Make Yourself Indispensable. How to Keep Your Job – Part 1

Millions of jobs have been lost over the last year. A recent survey indicated that almost 50% of American’s are worried about losing their job. Our job market hasn’t experienced these staggering numbers since 1974. With more companies laying people off, how can you insulate yourself from the rest of the work force and maintain your employment without becoming another statistic?

Today, employers have less tolerance for mediocrity, and just doing enough to get by creates the opening for someone who’s hungrier (or more desperate) to take your position. Being valuable takes precedent over being important these days. Every job today has become more valuable and as such, every person more transparent about how much of a measurable impact they’re having to the bottom line.

Here are a few career retention strategies to adopt (as well as some things to avoid doing) to stay employed and what you can do to avoid being the next one cut. It all starts by becoming more proactive and shifting away from the reactive posture many people are taking.

These strategies can make the difference between you moving up the ladder of success or moving out the door.

In this first of an eight part series, we’re going to start with what you can do to make yourself indispensable.

1. Make Yourself Indispensable

Do More For Less: Work longer hours and take on more responsibility. Take on more work and as many assignments as you possibly can, even the workload of two people without asking for more compensation or recognition. Over-deliver on what’s expected while managing realistic expectations with your manager.

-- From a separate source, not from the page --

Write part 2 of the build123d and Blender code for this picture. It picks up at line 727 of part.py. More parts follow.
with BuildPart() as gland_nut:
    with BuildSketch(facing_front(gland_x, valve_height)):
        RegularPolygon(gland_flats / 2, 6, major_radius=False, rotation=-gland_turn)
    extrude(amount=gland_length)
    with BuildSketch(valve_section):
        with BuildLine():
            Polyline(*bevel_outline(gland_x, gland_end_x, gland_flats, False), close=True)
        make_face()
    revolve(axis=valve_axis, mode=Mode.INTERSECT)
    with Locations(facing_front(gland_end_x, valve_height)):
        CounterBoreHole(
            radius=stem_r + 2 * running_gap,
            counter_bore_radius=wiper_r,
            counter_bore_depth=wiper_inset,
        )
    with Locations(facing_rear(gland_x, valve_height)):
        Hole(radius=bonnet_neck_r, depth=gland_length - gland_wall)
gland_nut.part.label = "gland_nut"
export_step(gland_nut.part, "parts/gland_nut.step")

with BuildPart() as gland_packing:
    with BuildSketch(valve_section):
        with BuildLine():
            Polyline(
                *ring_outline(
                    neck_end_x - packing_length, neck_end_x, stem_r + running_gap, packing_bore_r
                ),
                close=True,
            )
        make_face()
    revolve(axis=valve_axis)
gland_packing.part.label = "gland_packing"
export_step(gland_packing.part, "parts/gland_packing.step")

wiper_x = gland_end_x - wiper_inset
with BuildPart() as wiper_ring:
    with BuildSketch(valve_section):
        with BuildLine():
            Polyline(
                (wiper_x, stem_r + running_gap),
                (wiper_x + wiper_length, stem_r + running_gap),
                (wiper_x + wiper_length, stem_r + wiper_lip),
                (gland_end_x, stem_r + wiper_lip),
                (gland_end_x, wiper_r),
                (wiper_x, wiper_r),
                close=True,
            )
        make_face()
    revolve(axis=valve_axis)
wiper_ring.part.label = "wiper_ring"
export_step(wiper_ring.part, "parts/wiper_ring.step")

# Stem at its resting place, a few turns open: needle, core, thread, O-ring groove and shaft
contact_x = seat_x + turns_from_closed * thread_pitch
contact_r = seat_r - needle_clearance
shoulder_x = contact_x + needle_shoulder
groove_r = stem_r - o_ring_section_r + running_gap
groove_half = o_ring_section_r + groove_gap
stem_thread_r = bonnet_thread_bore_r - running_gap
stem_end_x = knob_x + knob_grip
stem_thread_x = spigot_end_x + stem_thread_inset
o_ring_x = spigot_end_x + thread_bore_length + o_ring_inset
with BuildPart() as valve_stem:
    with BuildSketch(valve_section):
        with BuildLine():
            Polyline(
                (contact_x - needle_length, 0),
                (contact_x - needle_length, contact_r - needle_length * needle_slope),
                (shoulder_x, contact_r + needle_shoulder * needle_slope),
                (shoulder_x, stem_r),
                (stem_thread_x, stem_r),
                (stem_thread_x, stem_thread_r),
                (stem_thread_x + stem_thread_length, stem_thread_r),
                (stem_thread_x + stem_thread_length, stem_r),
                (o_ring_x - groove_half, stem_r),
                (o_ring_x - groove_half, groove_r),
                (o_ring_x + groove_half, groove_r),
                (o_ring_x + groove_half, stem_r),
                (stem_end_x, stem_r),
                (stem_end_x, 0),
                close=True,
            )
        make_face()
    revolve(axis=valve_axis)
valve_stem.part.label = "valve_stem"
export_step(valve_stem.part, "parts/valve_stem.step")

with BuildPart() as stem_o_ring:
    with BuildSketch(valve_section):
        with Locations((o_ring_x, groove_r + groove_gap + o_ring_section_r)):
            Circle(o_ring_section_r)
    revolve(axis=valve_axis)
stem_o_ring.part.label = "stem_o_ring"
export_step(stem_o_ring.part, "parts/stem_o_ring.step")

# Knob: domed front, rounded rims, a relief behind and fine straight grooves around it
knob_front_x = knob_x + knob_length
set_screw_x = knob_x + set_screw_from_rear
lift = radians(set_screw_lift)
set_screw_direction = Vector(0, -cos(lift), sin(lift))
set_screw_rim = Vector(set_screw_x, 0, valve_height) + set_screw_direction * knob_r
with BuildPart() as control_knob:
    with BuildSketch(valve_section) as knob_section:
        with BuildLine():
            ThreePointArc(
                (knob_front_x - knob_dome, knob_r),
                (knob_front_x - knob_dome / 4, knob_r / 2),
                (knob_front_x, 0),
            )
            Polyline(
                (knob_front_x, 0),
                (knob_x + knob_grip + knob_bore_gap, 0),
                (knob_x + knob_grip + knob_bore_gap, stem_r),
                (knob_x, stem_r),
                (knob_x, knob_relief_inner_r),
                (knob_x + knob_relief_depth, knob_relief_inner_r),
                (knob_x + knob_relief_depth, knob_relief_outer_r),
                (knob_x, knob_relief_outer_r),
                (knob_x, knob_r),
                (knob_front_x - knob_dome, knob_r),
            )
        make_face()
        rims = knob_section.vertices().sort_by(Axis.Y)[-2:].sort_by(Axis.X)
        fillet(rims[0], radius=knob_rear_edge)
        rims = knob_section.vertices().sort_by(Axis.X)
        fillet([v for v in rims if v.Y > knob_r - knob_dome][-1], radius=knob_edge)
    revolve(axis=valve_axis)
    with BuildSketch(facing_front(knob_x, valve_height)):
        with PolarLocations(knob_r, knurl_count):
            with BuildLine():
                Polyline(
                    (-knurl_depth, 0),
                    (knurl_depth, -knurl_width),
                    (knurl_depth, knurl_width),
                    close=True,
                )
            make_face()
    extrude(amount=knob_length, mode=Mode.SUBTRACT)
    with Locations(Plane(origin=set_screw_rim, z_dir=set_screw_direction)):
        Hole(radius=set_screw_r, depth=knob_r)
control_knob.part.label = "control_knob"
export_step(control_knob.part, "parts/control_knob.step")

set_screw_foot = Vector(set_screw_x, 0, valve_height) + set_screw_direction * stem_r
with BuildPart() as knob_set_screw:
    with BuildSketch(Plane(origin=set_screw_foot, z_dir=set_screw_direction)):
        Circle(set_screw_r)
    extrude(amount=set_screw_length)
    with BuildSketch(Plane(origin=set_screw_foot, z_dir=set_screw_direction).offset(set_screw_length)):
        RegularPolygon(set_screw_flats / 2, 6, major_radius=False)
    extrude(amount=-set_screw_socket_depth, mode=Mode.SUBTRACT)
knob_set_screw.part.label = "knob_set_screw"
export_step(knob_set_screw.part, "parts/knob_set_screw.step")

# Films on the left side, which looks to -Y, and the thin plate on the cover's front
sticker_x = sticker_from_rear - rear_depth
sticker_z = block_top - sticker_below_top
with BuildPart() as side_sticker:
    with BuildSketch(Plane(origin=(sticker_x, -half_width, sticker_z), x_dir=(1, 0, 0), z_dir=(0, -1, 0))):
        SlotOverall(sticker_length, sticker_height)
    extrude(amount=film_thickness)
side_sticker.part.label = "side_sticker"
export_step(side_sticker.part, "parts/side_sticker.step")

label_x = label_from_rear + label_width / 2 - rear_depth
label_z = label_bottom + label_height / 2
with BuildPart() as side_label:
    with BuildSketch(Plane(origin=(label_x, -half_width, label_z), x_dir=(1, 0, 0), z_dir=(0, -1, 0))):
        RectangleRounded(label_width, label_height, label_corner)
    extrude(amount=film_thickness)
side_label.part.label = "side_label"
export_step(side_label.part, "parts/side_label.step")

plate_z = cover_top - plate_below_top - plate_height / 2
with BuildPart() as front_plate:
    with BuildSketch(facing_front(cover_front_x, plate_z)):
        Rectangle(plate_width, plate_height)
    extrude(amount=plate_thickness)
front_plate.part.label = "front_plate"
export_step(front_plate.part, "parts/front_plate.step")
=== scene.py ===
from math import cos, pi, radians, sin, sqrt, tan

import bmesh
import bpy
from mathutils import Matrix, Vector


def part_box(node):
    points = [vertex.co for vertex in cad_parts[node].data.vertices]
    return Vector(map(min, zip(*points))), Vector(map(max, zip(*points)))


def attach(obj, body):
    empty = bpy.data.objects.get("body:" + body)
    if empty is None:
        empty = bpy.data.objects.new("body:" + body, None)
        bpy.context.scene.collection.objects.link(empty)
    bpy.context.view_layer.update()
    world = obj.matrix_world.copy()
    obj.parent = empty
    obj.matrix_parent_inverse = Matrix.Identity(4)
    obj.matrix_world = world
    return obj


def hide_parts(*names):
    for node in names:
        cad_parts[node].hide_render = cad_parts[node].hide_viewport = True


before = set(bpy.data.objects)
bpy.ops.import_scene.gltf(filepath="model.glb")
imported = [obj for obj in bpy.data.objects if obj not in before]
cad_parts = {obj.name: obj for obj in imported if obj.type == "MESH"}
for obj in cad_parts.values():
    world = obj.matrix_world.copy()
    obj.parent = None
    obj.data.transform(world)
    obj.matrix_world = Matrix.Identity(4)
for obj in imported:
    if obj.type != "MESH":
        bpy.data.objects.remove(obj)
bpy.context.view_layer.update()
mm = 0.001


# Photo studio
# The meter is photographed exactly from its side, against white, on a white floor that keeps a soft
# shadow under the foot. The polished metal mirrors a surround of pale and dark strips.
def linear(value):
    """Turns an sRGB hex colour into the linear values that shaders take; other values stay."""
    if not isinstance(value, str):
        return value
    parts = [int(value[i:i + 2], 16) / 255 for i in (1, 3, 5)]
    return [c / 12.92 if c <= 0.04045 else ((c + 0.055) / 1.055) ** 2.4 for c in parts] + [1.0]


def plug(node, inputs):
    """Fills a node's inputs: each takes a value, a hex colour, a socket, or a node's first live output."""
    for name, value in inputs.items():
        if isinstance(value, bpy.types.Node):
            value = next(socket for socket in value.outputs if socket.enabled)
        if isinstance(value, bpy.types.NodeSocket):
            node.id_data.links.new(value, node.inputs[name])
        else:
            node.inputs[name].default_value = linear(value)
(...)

Be the best at what you do. Period. Find out what the top producers are doing and do it or better.

Round out your skills. As more companies shrink in size regarding number of employees, there’s still a significant amount of work that needs to get done. Those who are open to new ideas and are willing to stretch themselves regarding learning new skills and adapting to a new culture are the ones who will be retained. Conversely, those who have a very narrow skill set that may have been deemed valuable when initially hired yet can’t help beyond their current role will be the likely first candidates to go.

Build Your Skills: Be the best you can be. Get a coach. Take continuing education classes. If you’re not, your colleague is. How important is your career?

Being valuable takes precedent over being important. It doesn’t really matter where you sit in the organization in tough times, being a contributor who can be counted on to do the important work is the most significant position to take and certainly takes precedent over being “important.” Managers need to roll up their sleeves and get back in the trenches if it means making their numbers or not, even if that means having to pick up the phone to make a cold call or two.